• [Exercise details] For the listing below, give the number of lines in which "before" occurs. Add nothing.

* BEGIN *

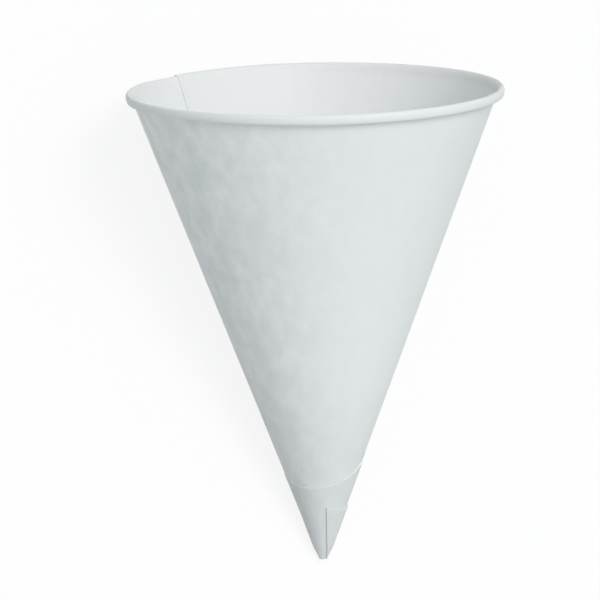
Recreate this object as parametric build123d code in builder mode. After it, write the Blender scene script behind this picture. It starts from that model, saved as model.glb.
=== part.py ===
# Cone paper cup: one paper blank, wound into a cone, tucked round its tip and rolled over at the rim.
# It lies on its side as it comes to rest, with its heaviest side down: its roll and its tip touch
# the floor, z = 0, and the mouth points along +Y. The origin is below the middle of the cup.
import os
from math import acos, asin, atan, atan2, cos, degrees, hypot, radians, sin, tan

from build123d import *

# Driving dimensions, in millimetres
rim_diameter = 73.0        # over the rolled rim
height = 93.5              # along the axis, from the blunt tip to the top of the roll
paper = 0.28               # one thickness of the waxed paper
roll_diameter = 2.2        # the rolled rim, seen end on
roll_outset = 0.29         # centre of the roll, outside the line of the wall
roll_turns = 1.9           # how often the paper goes round in the roll, which leaves it hollow
roll_flats = 16            # the roll is drawn with this many narrow flats, which keeps its facets few
tip_cut = 1.6              # the blunt tip stops this far above the point of the cone
nose_radius = 0.6          # flat end of the pressed tip
nose_bevel = 0.35          # the bevel round that end
knee = 3.0                 # below this height all layers are pressed together into the tip

# The blank, as it is wound: angles go round the cup from its front, + to the right of it with the
# mouth up, and lengths are measured on the flat blank from the point of the cone
seam_angle = -130.0        # the first edge of the blank, seen inside the cup
cut_distance = 18.5        # the straight cut that ends the wall passes this far from the point
tail_width = 13.3          # the tail is cut off this far from the point, square to that cut
tail_angle = 13.0          # free edge of the tail, the last that is wound on

# How it lies
heavy_angle = -155.0       # the lap makes this side the heaviest, so it comes to rest on it
flat_depth = 0.42          # the soft roll is pressed flat this deep where it lies

# Worked out from the driving dimensions
roll_radius = roll_diameter / 2
roll_centre = rim_diameter / 2 - roll_radius
roll_height = tip_cut + height - roll_radius
half_angle = atan((roll_centre - roll_outset) / roll_height)
slope = tan(half_angle)
pitch = paper / cos(half_angle)             # what one layer of paper adds to the radius

hollow_radius = roll_radius - roll_turns * paper
wall_top = roll_height - 1.02 * hollow_radius       # the wall ends inside the paper of the roll

# The cup leans on the flat spot of the roll and on the lowest layer of the tail
knee_radius = knee * slope + 2 * pitch
lean_run = roll_height - knee
lean_rise = roll_centre - knee_radius
tilt = atan2(lean_rise, lean_run) + asin((roll_radius - flat_depth) / hypot(lean_run, lean_rise))
point_z = knee_radius * cos(tilt) - knee * sin(tilt)
front_y = roll_height * cos(tilt) + roll_centre * sin(tilt) + roll_radius
back_y = tip_cut * cos(tilt) - nose_radius * sin(tilt)
point_y = -(front_y + back_y) / 2

point = Vector(0, point_y, point_z)         # the point of the cone, below the blunt tip
upward = Vector(0, cos(tilt), sin(tilt))    # the axis of the cup, from its tip to its mouth
lower_side = Vector(0, sin(tilt), -cos(tilt))

# The winding starts at the seam inside the cup and goes round towards smaller angles.
# The corner between the straight cut and the end of the tail comes to lie on the seam.
start_angle = seam_angle + 720
corner_angle = seam_angle
tail_end = tail_angle - 360
cut_angle = corner_angle + degrees(atan(tail_width / cut_distance)) / sin(half_angle)

# A cutter reaches this far past the paper on every side
cut_margin = 2.0
cut_top = wall_top / cos(half_angle) + cut_margin
cut_start = cut_angle + degrees(acos(cut_distance / cut_top)) / sin(half_angle)
overrun = 1.0
last_arc = (start_angle - tail_end) % 180


def outward(angle):
    """The direction straight out from the axis, at an angle round the cup."""
    turn = radians(angle - heavy_angle)
    return lower_side * cos(turn) - Vector(1, 0, 0) * sin(turn)


def section_plane(angle, centre=point):
    """The plane of a section through the axis: x is the radius and y the height."""
    across = outward(angle)
    return Plane(origin=centre, x_dir=across, z_dir=across.cross(upward))


def beside_wall(reach, offset):
    """A point of the section, this far up the wall from the point of the cone and this far outside it."""
    return (reach * sin(half_angle) + offset, reach * cos(half_angle))


def cut_reach(angle):
    """How far up the wall the straight cut of the blank lies, at an angle round the cup."""
    return cut_distance / cos(radians(angle - cut_angle) * sin(half_angle))


def end_reach(angle):
    """How far up the wall the end of the tail lies, at an angle round the cup."""
    return tail_width / sin(radians(cut_angle - angle) * sin(half_angle))


def wind(half_turn, arc=180):
    """Add half a turn of paper. Odd half turns have their axis half a thickness to one side,
    so that the layers form one spiral and each ends on the one before it."""
    offset = half_turn * pitch / 2
    centre = point + outward(seam_angle) * (half_turn % 2) * pitch / 2
    with BuildSketch(section_plane(start_angle - 180 * half_turn, centre)) as section:
        with BuildLine():
            Polyline(
                (knee * slope + offset - pitch, knee),
                (knee * slope + offset, knee),
                (wall_top * slope + offset, wall_top),
                (wall_top * slope + offset - pitch, wall_top),
                close=True,
            )
        make_face()
    return revolve(section.sketch, axis=Axis(centre, upward), revolution_arc=-arc, mode=Mode.PRIVATE)


def above_cut(reach_at, first, last, steps):
    """All that lies further up the wall than a cut, on both sides of the paper."""
    sections = []
    for step in range(steps + 1):
        angle = first + (last - first) * step / steps
        reach = reach_at(angle)
        with BuildSketch(section_plane(angle)) as section:
            with BuildLine():
                Polyline(
                    beside_wall(reach, -cut_margin),
                    beside_wall(reach, cut_margin),
                    beside_wall(cut_top + cut_margin, cut_margin),
                    beside_wall(cut_top + cut_margin, -cut_margin),
                    close=True,
                )
            make_face()
        sections.append(section.sketch)
    return loft(sections, mode=Mode.PRIVATE)


# The second layer: the lap, and the tail below the straight cut
with BuildPart() as tail:
    add(wind(2))
    add(wind(3))
    add(above_cut(cut_reach, cut_start, corner_angle, 20), mode=Mode.SUBTRACT)

# The third layer: the end of the tail, wound on to its free edge
with BuildPart() as tail_tab:
    add(wind(4))
    add(wind(5, arc=last_arc))
    add(above_cut(end_reach, corner_angle + overrun, tail_end - overrun, 14), mode=Mode.SUBTRACT)

# The rim, rolled outwards until it meets the wall again, with the flat spot it lies on
with BuildPart() as rim:
    with BuildSketch(section_plane(0)):
        with Locations((roll_centre, roll_height)):
            RegularPolygon(roll_radius, roll_flats)
            RegularPolygon(hollow_radius, roll_flats, mode=Mode.SUBTRACT)
    revolve(axis=Axis(point, upward))
    split(bisect_by=Plane.XY, keep=Keep.TOP)

with BuildPart() as cone_cup:
    # The first layer, one full turn
    add(wind(0))
    add(wind(1))
    add(tail.part)
    add(tail_tab.part)
    add(rim.part)

    # The tip, pressed shut
    with BuildSketch(section_plane(0)):
        with BuildLine():
            Polyline(
                (0, tip_cut),
                (nose_radius, tip_cut),
                (nose_radius + nose_bevel, tip_cut + nose_bevel),
                (knee * slope, knee),
                (0, knee),
                close=True,
            )
        make_face()
    revolve(axis=Axis(point, upward))

cone_cup.part.label = "cone_cup"

os.makedirs("parts", exist_ok=True)
export_step(cone_cup.part, "parts/cone_cup.step")
print(f"paper {cone_cup.part.volume / 1000:.2f} cm3, tilt {degrees(tilt):.4f}, half angle {degrees(half_angle):.4f}", point)
print(cone_cup.part.is_valid, len(cone_cup.part.solids()), cone_cup.part.bounding_box())
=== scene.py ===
# %% [markdown]
# # A cone paper cup
#
# The cup is one piece of paper, wound into a cone and rolled over at the rim. The part's solid
# already stands in the scene, with the right size and weight. A paper cup gets its look from thin
# edges, a lap and a soft roll, so this lesson winds the same paper again as a fine mesh.

# %% Load the frame
from math import acos, asin, atan, atan2, cos, degrees, exp, hypot, pi, radians, sin, tan

import bpy
import bmesh
from mathutils import Matrix, Vector


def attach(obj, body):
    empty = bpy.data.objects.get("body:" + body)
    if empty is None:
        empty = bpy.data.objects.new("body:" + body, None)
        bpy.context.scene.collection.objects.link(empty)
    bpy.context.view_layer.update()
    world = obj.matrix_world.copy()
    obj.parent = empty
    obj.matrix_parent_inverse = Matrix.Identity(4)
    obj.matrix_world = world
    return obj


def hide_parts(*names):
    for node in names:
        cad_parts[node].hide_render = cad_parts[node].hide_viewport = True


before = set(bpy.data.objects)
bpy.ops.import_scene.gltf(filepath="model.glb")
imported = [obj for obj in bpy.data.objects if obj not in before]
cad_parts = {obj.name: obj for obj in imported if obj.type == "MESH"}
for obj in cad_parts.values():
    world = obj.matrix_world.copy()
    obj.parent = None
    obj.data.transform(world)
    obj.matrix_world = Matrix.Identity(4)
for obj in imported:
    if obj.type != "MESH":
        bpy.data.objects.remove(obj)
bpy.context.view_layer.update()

# %% [markdown]
# ## The sizes of the cup
#
# All sizes are in millimetres, as on a drawing, and turn into metres when the mesh is made. They
# are the values that the solid was made from, so both cups lie in the same place.

# %% Sizes
MM = 0.001

rim_diameter = 73.0        # over the rolled rim
height = 93.5              # from the blunt tip to the top of the roll
paper = 0.28               # one thickness of the waxed paper
roll_radius = 1.1          # of the full roll
roll_outset = 0.29         # centre of the roll, outside the line of the wall
tip_cut = 1.6              # the blunt tip stops this far above the point of the cone
nose_radius = 0.6          # flat end of the blunt tip
knee = 3.0                 # the cup leans on the layers at this height
heavy_angle = -155.0       # the lap makes this side the heaviest, so it lies on the floor
flat_depth = 0.42          # how deep the roll is pressed flat there

roll_centre = rim_diameter / 2 - roll_radius
roll_top = tip_cut + height
roll_height = roll_top - roll_radius
half_angle = atan((roll_centre - roll_outset) / roll_height)
slope = tan(half_angle)
pitch = paper / cos(half_angle)        # what one layer of paper adds to the radius
print(f"half angle of the cone {degrees(half_angle):.2f} degrees")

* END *

• [Reply] 3